§ TASK BRIEF: Give the data a second time, exactly and in full.

Entries with parts and joints
┌──
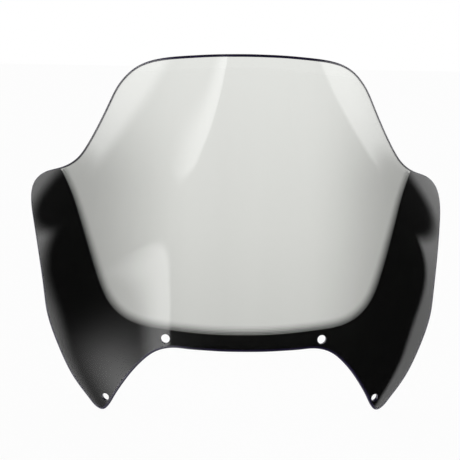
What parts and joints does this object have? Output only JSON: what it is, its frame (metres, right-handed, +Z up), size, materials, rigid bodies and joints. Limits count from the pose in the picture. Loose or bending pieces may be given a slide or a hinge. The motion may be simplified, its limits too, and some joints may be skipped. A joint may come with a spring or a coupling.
{
  "type": "motorcycle windshield screen",
  "caption": "Smoke tinted acrylic motorcycle screen with swept wings, black printed border and open fixing holes.",
  "frame": {"origin": "middle of the bounding box in X and Y, at the height of the two lower tips", "axes": "+Z up the screen, X across the motorcycle, -Y out of the convex face that meets the wind"},
  "size_m": [0.4922, 0.1657, 0.405],
  "materials": {
    "tinted_acrylic": "polished gloss, light smoke tint",
    "black_ink": "black screen printing ink seen through the acrylic"
  },
  "bodies": {
    "root": {"screen_sheet": "tinted_acrylic", "border_print": "black_ink", "halftone_dots": "black_ink"}
  },
  "joints": []
}
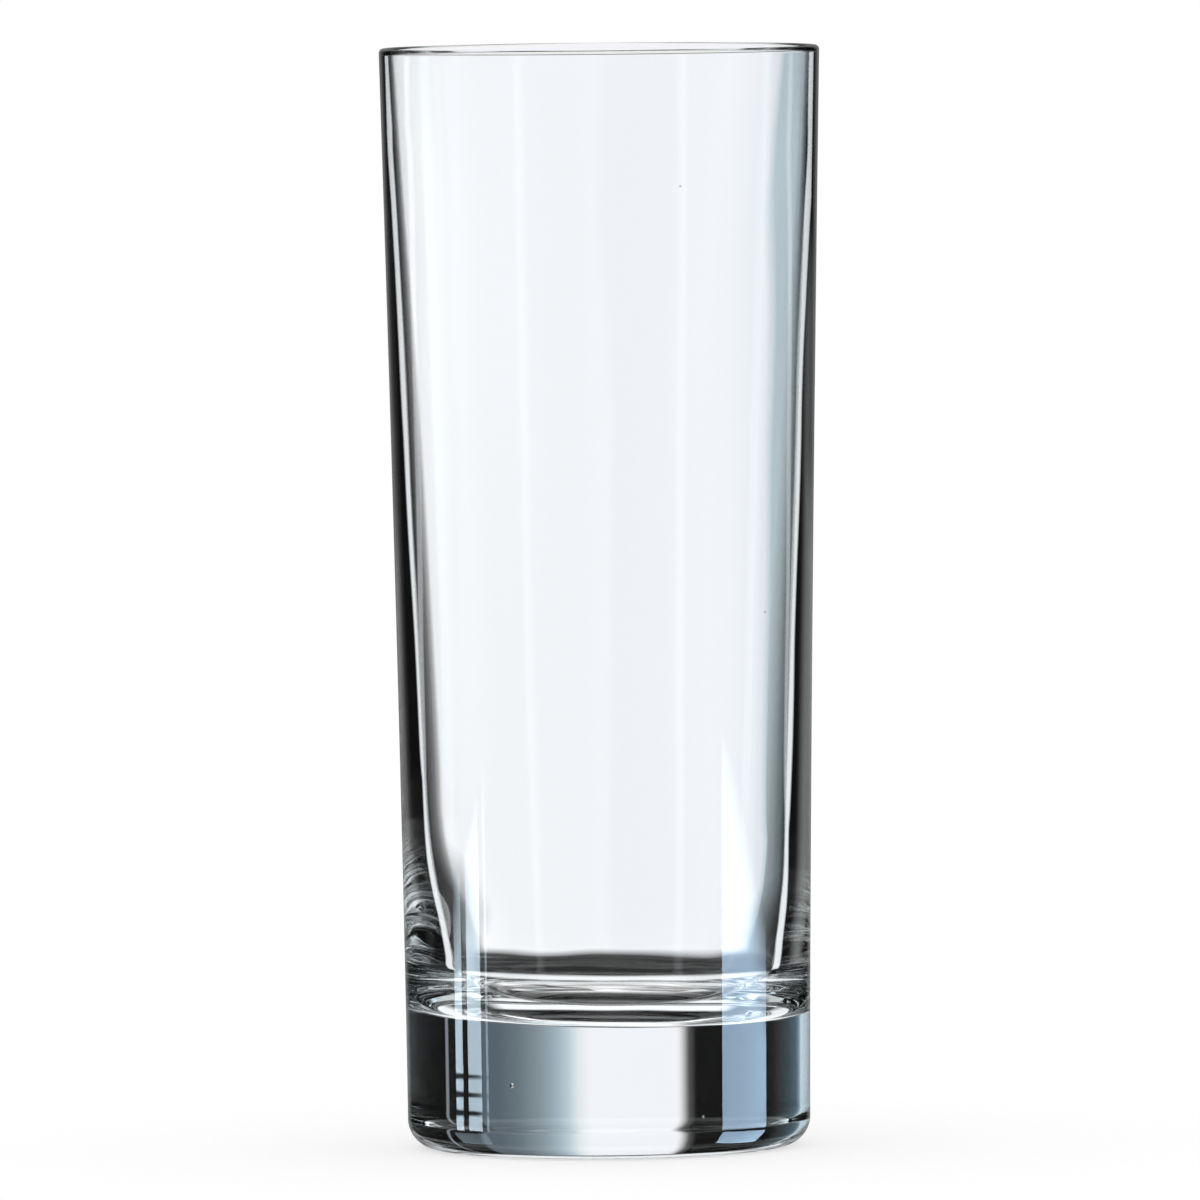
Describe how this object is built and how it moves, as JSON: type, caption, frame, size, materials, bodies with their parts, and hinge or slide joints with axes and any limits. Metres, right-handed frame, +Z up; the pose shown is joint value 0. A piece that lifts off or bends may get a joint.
└──
§ SOLUTION TO THIS TASK:
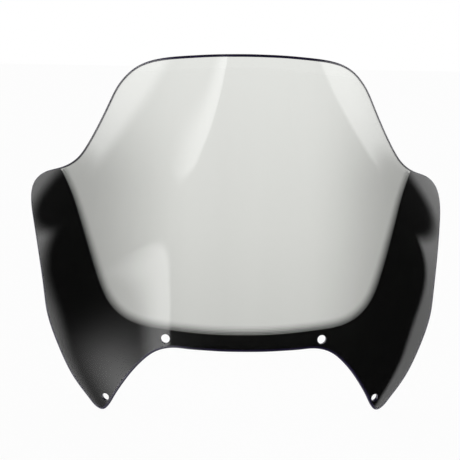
What parts and joints does this object have? Output only JSON: what it is, its frame (metres, right-handed, +Z up), size, materials, rigid bodies and joints. Limits count from the pose in the picture. Loose or bending pieces may be given a slide or a hinge. The motion may be simplified, its limits too, and some joints may be skipped. A joint may come with a spring or a coupling.
{
  "type": "motorcycle windshield screen",
  "caption": "Smoke tinted acrylic motorcycle screen with swept wings, black printed border and open fixing holes.",
  "frame": {"origin": "middle of the bounding box in X and Y, at the height of the two lower tips", "axes": "+Z up the screen, X across the motorcycle, -Y out of the convex face that meets the wind"},
  "size_m": [0.4922, 0.1657, 0.405],
  "materials": {
    "tinted_acrylic": "polished gloss, light smoke tint",
    "black_ink": "black screen printing ink seen through the acrylic"
  },
  "bodies": {
    "root": {"screen_sheet": "tinted_acrylic", "border_print": "black_ink", "halftone_dots": "black_ink"}
  },
  "joints": []
}
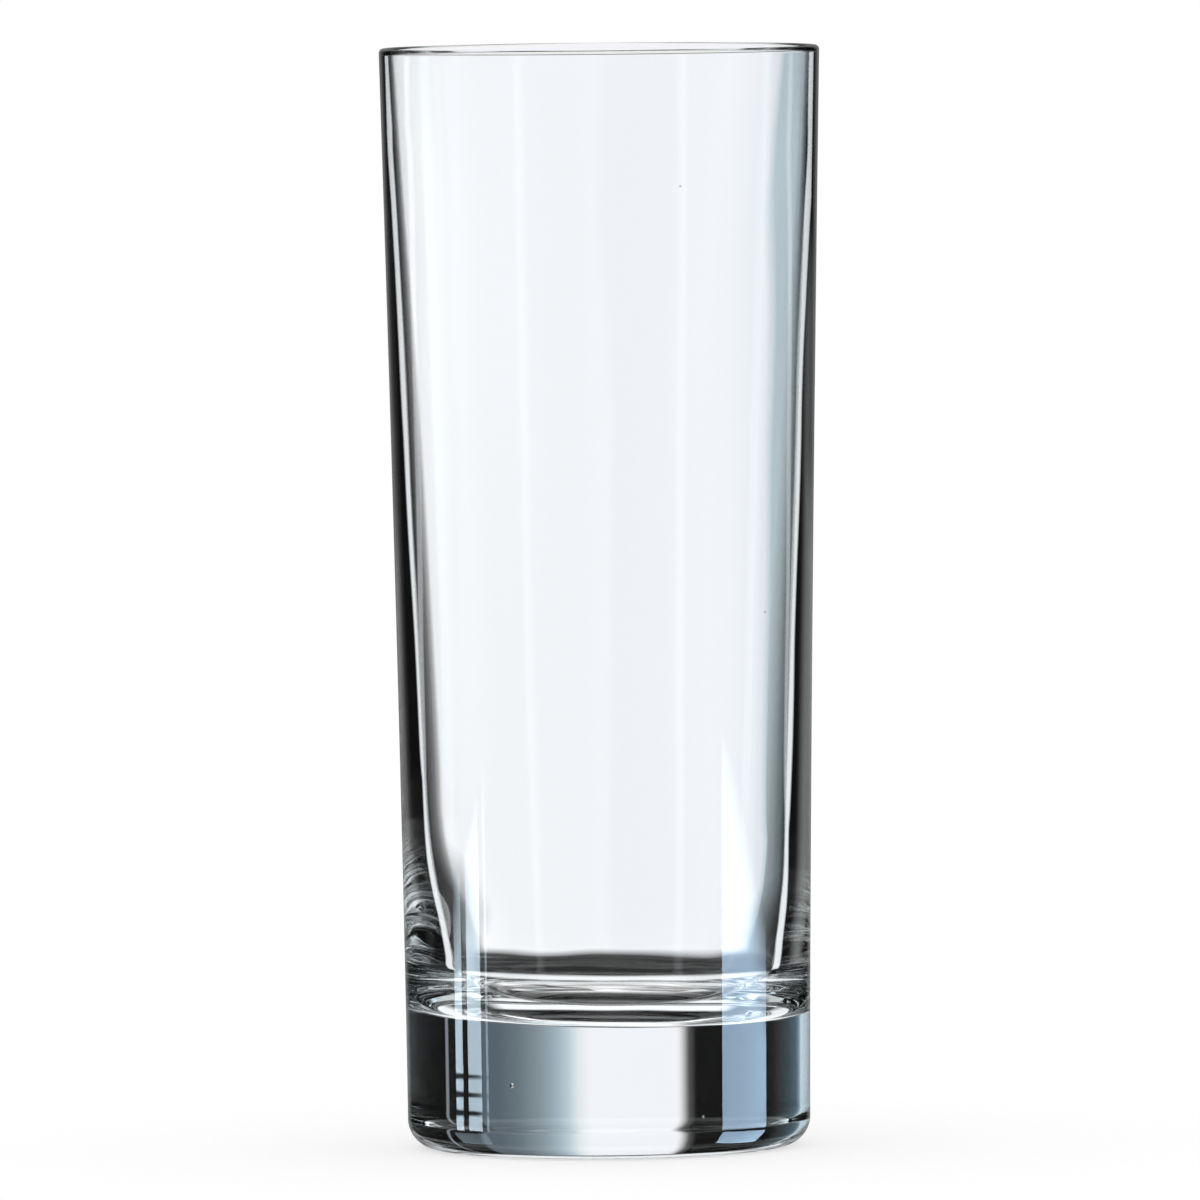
Describe how this object is built and how it moves, as JSON: type, caption, frame, size, materials, bodies with their parts, and hinge or slide joints with axes and any limits. Metres, right-handed frame, +Z up; the pose shown is joint value 0. A piece that lifts off or bends may get a joint.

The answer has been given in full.